## [Data]
** START **
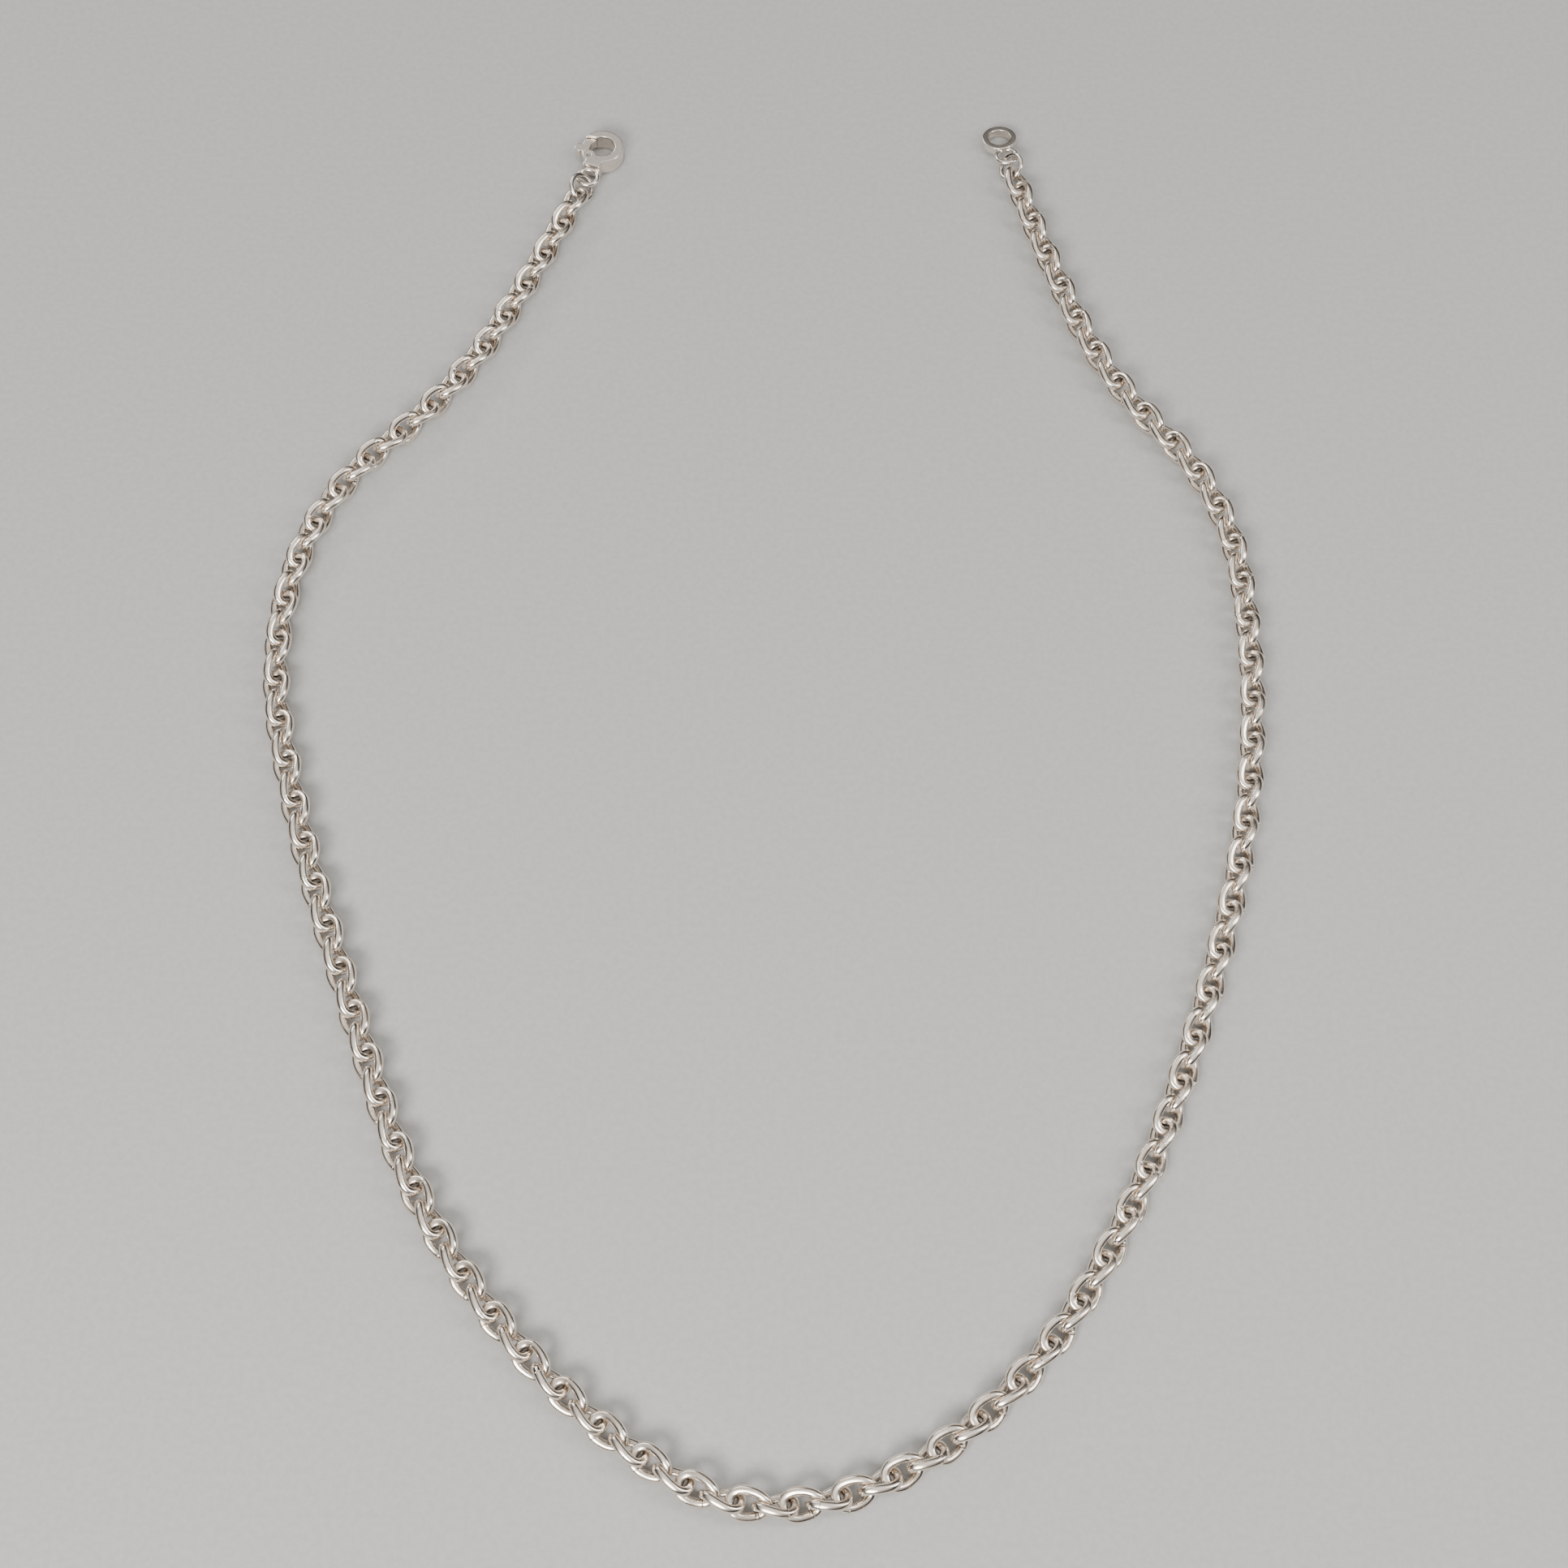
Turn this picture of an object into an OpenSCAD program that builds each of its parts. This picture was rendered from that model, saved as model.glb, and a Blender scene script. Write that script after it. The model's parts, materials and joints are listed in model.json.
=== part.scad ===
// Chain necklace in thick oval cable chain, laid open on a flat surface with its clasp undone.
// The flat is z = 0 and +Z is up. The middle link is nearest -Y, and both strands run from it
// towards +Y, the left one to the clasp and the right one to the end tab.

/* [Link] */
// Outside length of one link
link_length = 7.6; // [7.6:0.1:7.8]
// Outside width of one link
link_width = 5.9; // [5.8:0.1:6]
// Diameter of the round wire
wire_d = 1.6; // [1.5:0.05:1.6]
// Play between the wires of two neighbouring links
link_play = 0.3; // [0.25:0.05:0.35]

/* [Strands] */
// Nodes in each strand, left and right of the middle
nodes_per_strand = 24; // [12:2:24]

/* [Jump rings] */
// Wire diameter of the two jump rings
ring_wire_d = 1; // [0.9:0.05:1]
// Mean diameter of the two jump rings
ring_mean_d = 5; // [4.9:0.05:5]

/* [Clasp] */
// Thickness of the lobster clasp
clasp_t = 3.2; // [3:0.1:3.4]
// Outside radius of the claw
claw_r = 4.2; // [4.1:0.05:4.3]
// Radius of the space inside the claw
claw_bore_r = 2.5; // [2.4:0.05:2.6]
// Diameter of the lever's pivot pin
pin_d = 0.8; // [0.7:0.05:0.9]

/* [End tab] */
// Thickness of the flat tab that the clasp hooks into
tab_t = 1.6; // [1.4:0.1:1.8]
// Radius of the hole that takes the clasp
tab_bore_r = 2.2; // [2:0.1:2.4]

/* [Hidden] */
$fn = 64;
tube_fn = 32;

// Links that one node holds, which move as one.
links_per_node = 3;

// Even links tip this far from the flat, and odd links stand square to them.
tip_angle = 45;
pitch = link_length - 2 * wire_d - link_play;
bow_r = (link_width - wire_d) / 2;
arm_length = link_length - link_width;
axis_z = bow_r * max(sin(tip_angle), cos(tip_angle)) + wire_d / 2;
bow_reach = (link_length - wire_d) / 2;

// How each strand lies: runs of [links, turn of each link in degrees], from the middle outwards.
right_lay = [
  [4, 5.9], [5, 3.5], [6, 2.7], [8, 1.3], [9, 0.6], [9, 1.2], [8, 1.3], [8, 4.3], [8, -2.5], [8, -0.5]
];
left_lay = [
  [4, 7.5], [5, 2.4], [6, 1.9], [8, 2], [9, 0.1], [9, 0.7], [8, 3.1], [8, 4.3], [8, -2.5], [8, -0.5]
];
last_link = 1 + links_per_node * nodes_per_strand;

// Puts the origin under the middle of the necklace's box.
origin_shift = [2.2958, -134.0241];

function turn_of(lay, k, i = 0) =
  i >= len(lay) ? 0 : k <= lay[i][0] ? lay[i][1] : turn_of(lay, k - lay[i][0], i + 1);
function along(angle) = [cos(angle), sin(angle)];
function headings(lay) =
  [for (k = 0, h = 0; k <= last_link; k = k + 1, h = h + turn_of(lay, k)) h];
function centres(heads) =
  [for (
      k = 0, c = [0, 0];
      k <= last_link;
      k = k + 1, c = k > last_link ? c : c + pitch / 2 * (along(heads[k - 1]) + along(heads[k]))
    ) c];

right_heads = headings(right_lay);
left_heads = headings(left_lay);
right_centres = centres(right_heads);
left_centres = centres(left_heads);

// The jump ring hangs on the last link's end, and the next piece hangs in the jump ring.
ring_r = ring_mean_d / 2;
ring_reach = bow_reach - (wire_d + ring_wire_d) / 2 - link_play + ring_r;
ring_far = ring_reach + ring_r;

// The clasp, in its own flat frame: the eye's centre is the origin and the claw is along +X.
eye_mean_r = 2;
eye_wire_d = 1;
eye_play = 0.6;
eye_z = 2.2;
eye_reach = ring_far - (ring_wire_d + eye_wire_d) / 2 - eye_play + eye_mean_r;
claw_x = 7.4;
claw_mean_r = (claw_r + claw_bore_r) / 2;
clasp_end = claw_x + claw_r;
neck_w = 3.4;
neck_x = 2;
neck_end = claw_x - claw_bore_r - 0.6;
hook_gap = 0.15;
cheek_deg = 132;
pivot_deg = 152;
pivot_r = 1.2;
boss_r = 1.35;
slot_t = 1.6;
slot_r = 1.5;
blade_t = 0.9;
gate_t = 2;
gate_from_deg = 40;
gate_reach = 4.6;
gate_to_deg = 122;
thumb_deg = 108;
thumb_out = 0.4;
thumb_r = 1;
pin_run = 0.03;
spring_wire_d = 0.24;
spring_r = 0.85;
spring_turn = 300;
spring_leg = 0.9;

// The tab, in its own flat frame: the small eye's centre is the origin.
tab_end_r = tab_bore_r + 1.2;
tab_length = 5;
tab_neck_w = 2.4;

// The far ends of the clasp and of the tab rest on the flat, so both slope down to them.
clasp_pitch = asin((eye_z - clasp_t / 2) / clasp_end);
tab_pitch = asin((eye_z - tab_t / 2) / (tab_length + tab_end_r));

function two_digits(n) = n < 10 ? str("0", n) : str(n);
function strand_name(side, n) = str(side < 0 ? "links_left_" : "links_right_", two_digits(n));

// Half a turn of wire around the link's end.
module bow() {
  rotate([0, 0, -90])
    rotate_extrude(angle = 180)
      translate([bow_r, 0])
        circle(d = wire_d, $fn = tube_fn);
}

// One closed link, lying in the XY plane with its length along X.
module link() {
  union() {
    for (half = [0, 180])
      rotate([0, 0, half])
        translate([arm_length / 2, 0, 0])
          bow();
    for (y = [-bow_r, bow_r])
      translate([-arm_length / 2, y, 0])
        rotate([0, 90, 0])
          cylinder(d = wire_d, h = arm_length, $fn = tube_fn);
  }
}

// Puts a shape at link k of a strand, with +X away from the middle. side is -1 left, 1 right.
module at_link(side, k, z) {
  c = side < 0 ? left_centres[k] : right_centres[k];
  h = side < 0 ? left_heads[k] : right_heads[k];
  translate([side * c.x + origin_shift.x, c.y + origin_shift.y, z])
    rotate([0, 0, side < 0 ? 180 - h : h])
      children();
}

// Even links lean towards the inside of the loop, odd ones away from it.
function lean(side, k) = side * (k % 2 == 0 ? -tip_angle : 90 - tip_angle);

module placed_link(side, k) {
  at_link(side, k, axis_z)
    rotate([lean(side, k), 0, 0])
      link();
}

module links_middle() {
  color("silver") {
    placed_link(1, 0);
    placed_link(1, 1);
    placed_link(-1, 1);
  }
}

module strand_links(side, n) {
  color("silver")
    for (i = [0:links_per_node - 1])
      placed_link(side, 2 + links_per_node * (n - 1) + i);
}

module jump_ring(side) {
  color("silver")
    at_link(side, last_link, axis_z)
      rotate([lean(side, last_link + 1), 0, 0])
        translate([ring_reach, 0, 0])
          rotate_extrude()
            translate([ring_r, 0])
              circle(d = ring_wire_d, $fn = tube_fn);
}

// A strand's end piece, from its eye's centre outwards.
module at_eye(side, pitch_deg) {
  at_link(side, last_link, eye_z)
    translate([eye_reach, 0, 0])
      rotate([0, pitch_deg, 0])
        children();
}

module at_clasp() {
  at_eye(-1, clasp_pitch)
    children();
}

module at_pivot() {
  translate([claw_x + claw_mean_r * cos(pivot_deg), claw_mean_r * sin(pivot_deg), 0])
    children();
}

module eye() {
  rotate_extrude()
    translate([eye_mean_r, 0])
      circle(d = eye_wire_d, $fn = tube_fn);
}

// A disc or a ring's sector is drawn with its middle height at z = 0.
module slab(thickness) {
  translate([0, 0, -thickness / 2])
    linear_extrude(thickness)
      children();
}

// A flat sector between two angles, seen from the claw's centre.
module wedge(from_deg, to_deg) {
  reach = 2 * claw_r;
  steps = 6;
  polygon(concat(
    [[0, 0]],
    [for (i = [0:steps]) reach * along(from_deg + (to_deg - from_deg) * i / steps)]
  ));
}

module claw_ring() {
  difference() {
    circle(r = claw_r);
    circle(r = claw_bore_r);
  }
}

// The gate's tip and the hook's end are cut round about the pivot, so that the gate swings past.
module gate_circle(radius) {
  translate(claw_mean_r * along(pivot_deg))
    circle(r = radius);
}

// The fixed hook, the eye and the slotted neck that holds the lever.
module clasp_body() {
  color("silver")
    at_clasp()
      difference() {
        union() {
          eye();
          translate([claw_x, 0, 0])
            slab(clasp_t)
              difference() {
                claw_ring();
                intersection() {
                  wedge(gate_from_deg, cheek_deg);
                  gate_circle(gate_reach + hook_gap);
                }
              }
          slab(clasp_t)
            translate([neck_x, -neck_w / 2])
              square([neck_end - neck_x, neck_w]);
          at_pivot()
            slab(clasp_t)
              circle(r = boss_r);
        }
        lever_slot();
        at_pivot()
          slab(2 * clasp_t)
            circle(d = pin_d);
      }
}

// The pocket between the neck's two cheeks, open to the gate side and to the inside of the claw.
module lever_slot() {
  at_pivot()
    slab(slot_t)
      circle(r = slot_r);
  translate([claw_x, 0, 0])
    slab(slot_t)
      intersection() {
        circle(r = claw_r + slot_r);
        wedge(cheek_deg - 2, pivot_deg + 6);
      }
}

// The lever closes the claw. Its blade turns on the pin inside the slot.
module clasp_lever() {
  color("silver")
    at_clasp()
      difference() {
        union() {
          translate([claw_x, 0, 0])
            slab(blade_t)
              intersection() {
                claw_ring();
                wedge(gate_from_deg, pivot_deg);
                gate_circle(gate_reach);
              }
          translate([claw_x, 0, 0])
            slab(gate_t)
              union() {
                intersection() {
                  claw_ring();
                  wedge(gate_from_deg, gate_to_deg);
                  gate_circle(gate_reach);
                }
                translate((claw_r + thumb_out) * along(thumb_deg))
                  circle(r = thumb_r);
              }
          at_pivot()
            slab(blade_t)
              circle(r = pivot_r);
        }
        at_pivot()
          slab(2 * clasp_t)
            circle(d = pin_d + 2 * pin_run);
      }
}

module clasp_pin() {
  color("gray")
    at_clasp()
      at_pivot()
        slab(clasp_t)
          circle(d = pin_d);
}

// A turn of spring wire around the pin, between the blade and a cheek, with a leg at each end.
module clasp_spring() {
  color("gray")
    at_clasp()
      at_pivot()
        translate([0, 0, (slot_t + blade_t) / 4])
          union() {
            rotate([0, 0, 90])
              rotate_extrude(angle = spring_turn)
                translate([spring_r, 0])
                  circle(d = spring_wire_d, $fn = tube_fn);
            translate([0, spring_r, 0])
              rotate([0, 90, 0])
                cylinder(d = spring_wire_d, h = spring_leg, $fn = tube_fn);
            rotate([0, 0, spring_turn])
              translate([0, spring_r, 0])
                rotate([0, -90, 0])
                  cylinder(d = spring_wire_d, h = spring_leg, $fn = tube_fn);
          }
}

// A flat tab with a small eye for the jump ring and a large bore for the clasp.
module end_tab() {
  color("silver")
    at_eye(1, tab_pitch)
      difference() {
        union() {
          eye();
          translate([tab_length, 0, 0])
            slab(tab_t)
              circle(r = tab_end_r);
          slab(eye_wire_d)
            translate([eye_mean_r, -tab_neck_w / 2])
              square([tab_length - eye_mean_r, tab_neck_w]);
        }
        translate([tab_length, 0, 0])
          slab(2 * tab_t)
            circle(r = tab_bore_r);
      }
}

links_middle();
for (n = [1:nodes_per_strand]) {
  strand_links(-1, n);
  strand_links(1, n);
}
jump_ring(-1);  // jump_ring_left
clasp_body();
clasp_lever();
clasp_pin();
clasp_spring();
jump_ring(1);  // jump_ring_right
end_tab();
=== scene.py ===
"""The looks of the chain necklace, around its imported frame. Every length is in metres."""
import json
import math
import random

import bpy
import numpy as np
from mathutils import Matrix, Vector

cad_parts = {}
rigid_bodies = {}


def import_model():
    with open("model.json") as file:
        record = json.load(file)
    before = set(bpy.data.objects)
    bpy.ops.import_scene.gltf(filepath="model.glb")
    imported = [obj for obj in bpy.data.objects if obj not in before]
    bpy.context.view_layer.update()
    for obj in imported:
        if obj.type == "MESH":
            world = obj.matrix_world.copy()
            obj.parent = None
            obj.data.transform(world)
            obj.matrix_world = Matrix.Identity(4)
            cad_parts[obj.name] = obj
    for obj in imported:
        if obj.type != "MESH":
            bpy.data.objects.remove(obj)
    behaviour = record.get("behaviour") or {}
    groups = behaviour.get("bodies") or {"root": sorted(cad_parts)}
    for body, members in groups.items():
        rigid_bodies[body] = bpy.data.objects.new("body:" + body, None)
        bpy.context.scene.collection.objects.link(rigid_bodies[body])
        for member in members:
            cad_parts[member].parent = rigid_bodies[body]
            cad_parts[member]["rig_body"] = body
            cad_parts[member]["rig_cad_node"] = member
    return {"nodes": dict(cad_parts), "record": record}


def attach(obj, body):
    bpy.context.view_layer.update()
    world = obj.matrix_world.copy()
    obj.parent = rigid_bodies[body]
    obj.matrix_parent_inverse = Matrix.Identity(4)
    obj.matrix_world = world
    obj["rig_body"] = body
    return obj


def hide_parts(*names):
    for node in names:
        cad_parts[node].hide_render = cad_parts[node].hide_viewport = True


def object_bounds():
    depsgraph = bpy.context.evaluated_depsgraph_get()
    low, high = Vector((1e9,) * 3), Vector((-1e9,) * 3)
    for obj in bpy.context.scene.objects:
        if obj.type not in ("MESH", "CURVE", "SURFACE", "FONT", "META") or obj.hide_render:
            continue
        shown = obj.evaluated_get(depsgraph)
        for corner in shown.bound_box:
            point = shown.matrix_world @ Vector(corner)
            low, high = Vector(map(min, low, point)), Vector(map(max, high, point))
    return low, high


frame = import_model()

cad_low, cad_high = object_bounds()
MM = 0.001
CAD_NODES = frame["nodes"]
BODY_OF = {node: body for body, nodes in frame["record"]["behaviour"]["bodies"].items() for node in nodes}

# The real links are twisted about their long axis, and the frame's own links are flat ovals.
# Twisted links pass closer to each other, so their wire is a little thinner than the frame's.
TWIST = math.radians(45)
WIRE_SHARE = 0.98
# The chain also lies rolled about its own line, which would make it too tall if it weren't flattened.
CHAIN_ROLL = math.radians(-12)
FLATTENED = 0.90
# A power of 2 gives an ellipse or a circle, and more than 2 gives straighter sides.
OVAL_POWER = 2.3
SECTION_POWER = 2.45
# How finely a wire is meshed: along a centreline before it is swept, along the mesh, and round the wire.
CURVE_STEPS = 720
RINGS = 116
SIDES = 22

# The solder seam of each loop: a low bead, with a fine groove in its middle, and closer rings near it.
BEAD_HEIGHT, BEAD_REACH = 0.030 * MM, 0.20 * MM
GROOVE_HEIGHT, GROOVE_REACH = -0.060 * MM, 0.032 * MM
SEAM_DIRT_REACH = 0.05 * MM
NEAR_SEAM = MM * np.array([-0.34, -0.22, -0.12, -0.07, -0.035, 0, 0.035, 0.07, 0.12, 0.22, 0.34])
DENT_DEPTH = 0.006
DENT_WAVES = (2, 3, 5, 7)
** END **
## [Prompt]
Repeat exactly, and only, the lines from the line with "shown = obj.evaluated_get(depsgraph)" through the end of the listing above, both ends included.

## [Complete answer]
        shown = obj.evaluated_get(depsgraph)
        for corner in shown.bound_box:
            point = shown.matrix_world @ Vector(corner)
            low, high = Vector(map(min, low, point)), Vector(map(max, high, point))
    return low, high


frame = import_model()

cad_low, cad_high = object_bounds()
MM = 0.001
CAD_NODES = frame["nodes"]
BODY_OF = {node: body for body, nodes in frame["record"]["behaviour"]["bodies"].items() for node in nodes}

# The real links are twisted about their long axis, and the frame's own links are flat ovals.
# Twisted links pass closer to each other, so their wire is a little thinner than the frame's.
TWIST = math.radians(45)
WIRE_SHARE = 0.98
# The chain also lies rolled about its own line, which would make it too tall if it weren't flattened.
CHAIN_ROLL = math.radians(-12)
FLATTENED = 0.90
# A power of 2 gives an ellipse or a circle, and more than 2 gives straighter sides.
OVAL_POWER = 2.3
SECTION_POWER = 2.45
# How finely a wire is meshed: along a centreline before it is swept, along the mesh, and round the wire.
CURVE_STEPS = 720
RINGS = 116
SIDES = 22

# The solder seam of each loop: a low bead, with a fine groove in its middle, and closer rings near it.
BEAD_HEIGHT, BEAD_REACH = 0.030 * MM, 0.20 * MM
GROOVE_HEIGHT, GROOVE_REACH = -0.060 * MM, 0.032 * MM
SEAM_DIRT_REACH = 0.05 * MM
NEAR_SEAM = MM * np.array([-0.34, -0.22, -0.12, -0.07, -0.035, 0, 0.035, 0.07, 0.12, 0.22, 0.34])
DENT_DEPTH = 0.006
DENT_WAVES = (2, 3, 5, 7)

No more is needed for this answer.